Over photographs that detail that splashing of waves as they rock a wooden pier on a cloudy day, there is a text. The oceanic liquid is metaphorical, as the lifeblood of the earth from which life has sprung. The ocean is womb-like, and every time its waves break on land, someone is born anew, and another expires. The latter is inspiration for the poetical lines that grace the wall to open "Double Portrait,” a meditation on death, and its renewal in memory.
The flexed toes of an infant, almost like a paw, on the plush surface of a white sofa. Its bare leg suggests a baby on the move, exploring its motor skills, animalistic, realizing its strength and independence as an individual. As the exhibition winds downstairs, a series of images show a child, now standing, grasping at a jellyfish. Yeşil has a bold talent for texture and action in her photographs, which, lean into the fragmentation of perspective.

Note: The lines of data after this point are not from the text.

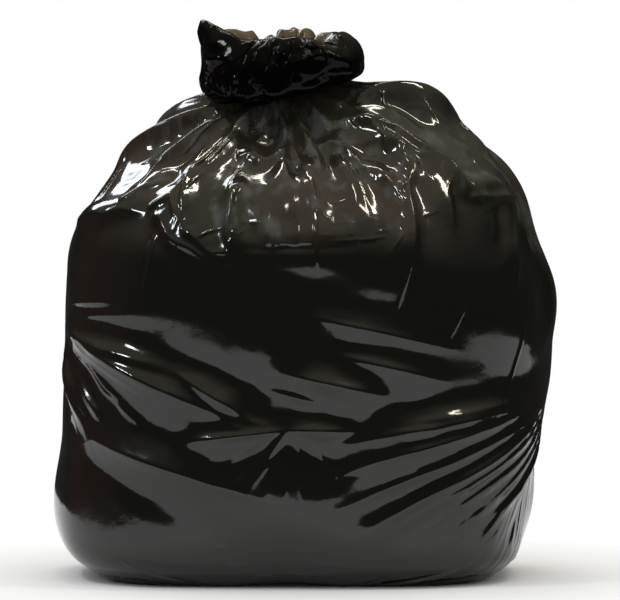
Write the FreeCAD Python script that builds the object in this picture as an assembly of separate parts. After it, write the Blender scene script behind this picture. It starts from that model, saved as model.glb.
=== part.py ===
"""Filled bin bag: a full black refuse sack, its neck gathered tight and its mouth puffed out in a ruff.

Millimetres, +Z up, the front facing -Y. The origin is on the floor, under the middle of the bag's box.
A bearing is an angle round the bag, in degrees: 0 is the front, 90 the right (+X), 180 the back.
The sack is one piece of film round contents that nothing shows, so it is one closed solid. Its skin is
a single closed sheet: sections stacked from the foot, over the shoulders, through the neck and into the
mouth, with pleats, creases and ruffles standing off it along its normals.
"""
import FreeCAD, Part
from itertools import accumulate
import math
import os

# Sections of the plain form, from the floor up and then into the mouth.
# climb: how much higher than the section before it, at the sides; lift: how much higher the right side
# is than the left; pitch: how much higher the back is than the front; drop: how much lower the front and
# back are than the sides; left, right, front, back: reach from the section's own centre; centre: that
# centre's place along X; square: 2 is an ellipse, more is boxier, less is more pointed.
SECTION_SIZES = ("climb", "lift", "pitch", "drop", "left", "right", "front", "back", "centre", "square")
SECTIONS = {
    "foot":     (0, 0, 0, 0, 200, 184, 146, 146, 0, 3.4),
    "heel":     (26, 0, 0, 0, 239, 223, 178, 176, 0, 3.2),
    "lower":    (64, 0, 0, 0, 253, 227, 190, 188, 0, 2.9),
    "waist":    (95, 0, 0, 0, 244, 245, 188, 188, 0, 2.7),
    "belly":    (100, 0, 0, 0, 243, 248, 188, 188, 0, 2.6),
    "chest":    (67, 0, 0, 2, 232, 232, 180, 180, 0, 2.4),
    "shoulder": (56, 0, 0, 12, 200, 207, 146, 148, 0, 2.2),
    "slope":    (44, 3, 3, 24, 159, 161, 102, 106, 0, 2.05),
    "crown":    (36, 5, 8, 24, 108, 124, 62, 66, -6, 1.9),
    "collar":   (12, 4, 9, 8, 48, 56, 34, 36, -15, 2.0),
    "throat":   (5, 2, 8, 2, 20, 20, 18, 18, -17, 2.0),
    "skirt":    (1, 8, 6, 8, 78, 72, 54, 50, -24, 2.3),
    "ruff":     (19, 6, 5, 6, 73, 83, 62, 58, -25, 2.6),
    "rim":      (26, 0, 6, 2, 70, 68, 48, 46, -27, 2.6),
    "lip":      (1, 0, 6, 0, 54, 50, 32, 30, -28, 2.2),
    "hollow":   (-13, 0, 0, 0, 18, 18, 12, 12, -24, 2.0),
}

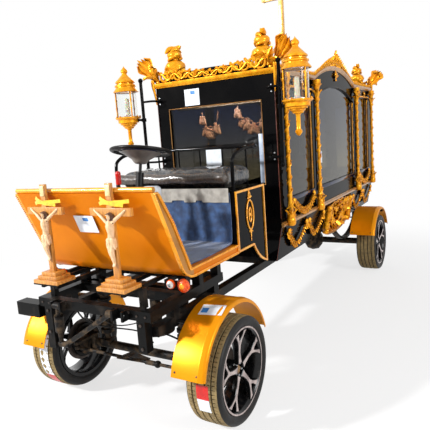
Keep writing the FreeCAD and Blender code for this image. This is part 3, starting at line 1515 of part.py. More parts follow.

“Double Portrait” begins with the fullness of an individual body, displayed and exposed from head to foot, and more, with its fleshly connection to its mother uncut and raw. It then embarks on a course of aspects, showing, little by little, the total portrait of a child as they mature, play and live. In the stairwell at Milli Reasürans Art Gallery there is a series of photos which have an especially familiar air, as they present the teething stages of a child, who, with their mouth gaping, lips parted, parades the exuberance of early, bodily growth.
The trappings of childhood are a world unto their own. It might be true to say that generations differ more widely than cultures, even if separated by the breadth and diversity of the world’s geographic and linguistic makeup. That is nowhere clearer than in the magic and terror that children experience unbeknownst to the grownups around them. Theirs is a universe in which every amusement has psychological potency, conjuring myth and vision.
“Double Portrait exhibits” its evocative stills throughout the dynamic, spacious interior of Milli Reasürans Art Gallery accompanied with a tasteful, if at times over-vibrant, selection of objects that illustrate and emphasize the themes pictured with an added dimension. A slide set over geometric flooring has a candy aesthetic, not unlike Fil Books, a cafe and bakery that Yeşil founded in 2017 as a publishing house specializing in photo books.
The gem-like, sky blue playground is comprised of a single fixture under a projector that screens a slideshow of images that breathe with recurrent color schemes, pinks and reds, greens and yellows. The photographic subjects projected are suggestive of children but do not show their bodies. Instead, model cars and colored balloons are juxtaposed with a stroller and street sign, instances of perception in which a child sees how their world is shaped for them.
Yeşil has a knack for relaying the playful fun of being a child and of being with children. In one shot, a motherly sort wearing a yellow shirt is half-covered in a rug on a laundry line that she is twirling overhead in midair. Its curation matches the hue of the surrounding wall paint. The child depicted is in a state of frazzled bliss, reliving the act of appearance, a light reminiscence of birth, the archetypal hide-and-seek.
The exhibition hall with the projector and slide is furnished with photographs that mark turning points in the maturation of youth, foods, swims, games and stretching. Yeşil has an eye for how a child sees, as a slightly unfocused palm holds out a broken tooth, freshly baked bread steams, a cone of ice cream melts on the sidewalk. “Double Portrait” is a feast of images that show feelings. Seeing them, the seer feels what they picture, subjectively, such as the creature comforts of curling up in pajamas, feeling safe in bed, or rolling around in the sand.
The works and their curation at “Double Portrait” chronicle the fantasies of consciousness, self-awareness, the joy that proceeds from relishing in the experience of mere being, arguably a function of temporality, which, during childhood is natural, effortless. Those precious moments, which Yeşil photographed over a nine-year period of research and observation, seem to hang outside memory.
Together with scenes of a bonfire at night, birds in flight, an unborn face, “Double Portrait” begins to unravel its running motif of that mammalian longing to be held close to, for a brief and perhaps incomplete instance, reenter the holism and interdependence of life in the womb. An older woman hugs herself while immersed in water beside an over-lit close-up of an adult hand gently grasping a baby’s torso in their palm.
Yeşil’s delicate, womanly oeuvre in “Double Portrait” brings to mind the portrait and body photography of the early 20th-century Italian internationalist Tina Modotti, who trained her focus on workers’ hands as part of her artistic ideology. “Double Portrait” frames the labor that child-bearing women give to the world, birthing not only bodies but the harmonization and sustenance of being. The prolific exhibition spans an impressive volume of photographs that show not only the life’s work of their subjects but that of the artist.
At the very farthest reach of “Double Portrait,” there is an antique cabinet in which historical photographs of babies and children correspond to an encircling series of large-format prints in which adults embrace each other, seeking that return to the body of the mother, before identity or otherness had emerged into the light of day after birth. The cabinet sources Yeşil’s muse, as she circled where mother and child held hands or enacted scenes of profound intimacy, bound to their own private, inner world for life.